One of the many ways the Secession Reference fascinates is that it gave the court an opportunity to turn a mirror onto itself, and consider where it fits in the Canadian constitutional structure. As the court repeated throughout the Reference, its role includes providing and clarifying the “legal framework” for political decision-making, including decision-making by political actors about Quebec secession. The “political” aspect of a question does not automatically take it out of the court’s jurisdiction.

The question of whether a province could leave the federation—“quit the game,” as Justice Brown put it—then led the court to take a passionate but pragmatic look at Canada’s makeup. Like a game of constitutional Jenga, would Canada still be Canada without Quebec?

The court answered this question by resorting to “four fundamental and organizing principles of the Constitution”: “federalism; democracy; constitutionalism and the rule of law; and respect for minorities.”

The adaptability of these principles makes the Secession Reference an instructive precedent for other fundamental questions about our constitutional order that could come before the Supreme Court. In the near future, the most pressing of these questions will relate to righting the wrongs committed against Canada’s Aboriginal peoples, and reconciling Aboriginal interests with the Crown and other Canadian communities.

Consider the calls to action set out in the initial Truth and Reconciliation Commission report, in response to the history of residential schools in Canada. Even though these recommendations are directed to the federal, provincial, or territorial governments—and, therefore, “political”—the Supreme Court could very well be asked to pronounce upon the appropriate legal framework for their implementation.
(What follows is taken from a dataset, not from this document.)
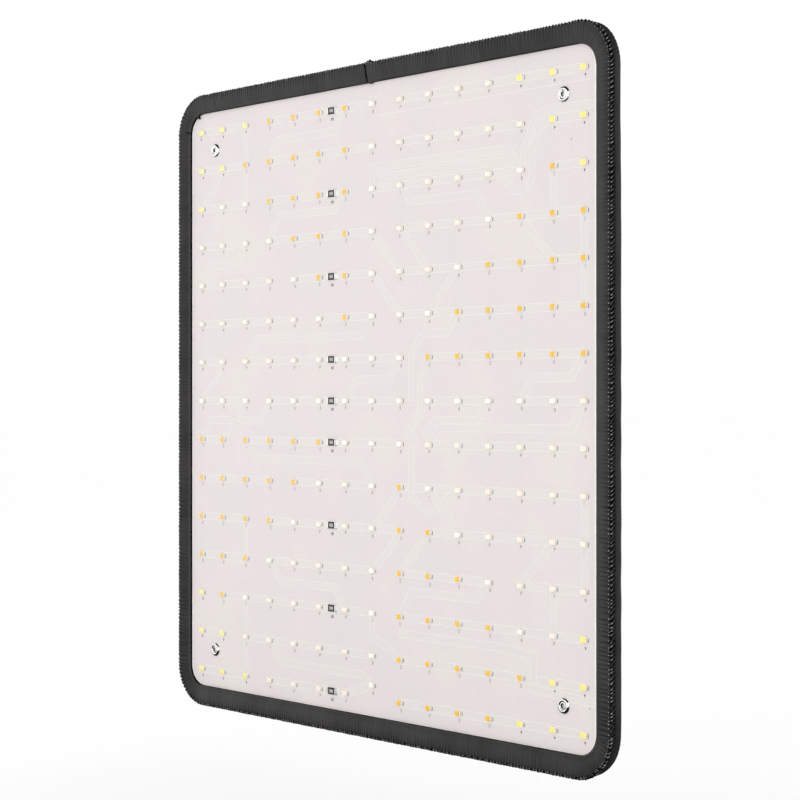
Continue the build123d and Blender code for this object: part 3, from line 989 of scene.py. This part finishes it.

If it is, it will surely return to the Secession Reference. But when it does, it will find that certain constitutional preconceptions abound in the Reference, which are inconsistent with the TRC’s calls to action – not least of which is the assumption that Canada is a two-level federation governed by federal and provincial governments, leaving little to no room for Aboriginal self-government and standing in stark contrast to the “nation-to-nation relationship” between Aboriginal peoples and the Crown assumed in the TRC. Two of the TRC’s calls to action in particular—the “recognition and implementation of Aboriginal justice systems”; the other for a new “Royal Proclamation” that will “reaffirm the nation-to-nation relationship between Aboriginal peoples and the Crown”—challenge the established constitutional order as expressed in the Secession Reference.

(It must be acknowledged that the Supreme Court is not necessarily the best place to resolve issues related to implementing the TRC recommendations, some of which focus on establishing Indigenous legal systems, but it is one logical place within the current common-law paradigm where that might happen.)

This is not to say that Indigenous interests are completely ignored in the Secession Reference; they are not. Several Aboriginal groups acted as intervenors on the Reference, and the Court made specific mention of section 35 in its discussion of the “protection of minorities” principle (see paras 81-82). But, for the most part, Aboriginal peoples’ concerns were understood in reaction to what might happen with Quebec. The Court even said it entrusted that any political negotiations on secession would ensure “aboriginal interests would be taken into account” so it was “unnecessary to explore further the concerns of the aboriginal peoples in this Reference.”

But we know from the Court’s opinion in the Reference that “[t]he Constitution is not a straitjacket.” The four organizing principles can evolve, “living tree”-style, to accommodate the TRC’s refreshed conception of our constitutional order, even though it differs greatly from the vision expressed in the Secession Reference.

The Court has hinted at this evolution, in Tsilhqot’in Nation v British Columbia. Surely, a post-Tsilhqot’in Court would pay more than lip service to Aboriginal interests in any future case about adjustments to Canada’s constitutional architecture – especially a case about the implementation of the TRC recommendations. The Secession Reference showed that Canada’s constitutional framework is flexible enough to challenge preconceived notions about how our governing and judicial bodies should look, so it is flexible enough to accommodate Aboriginal communities as equal partners in the framework.

To sum up, the Secession Reference “required [the Court] to consider momentous questions that go to the heart of our system of constitutional government.” It is part of the legacy of the Supreme Court to which Justice Brown will soon belong. Whether he will adopt the constitutional views expressed in the Reference is another matter, but what should be clear is the court’s vital role in answering Canada’s existential questions.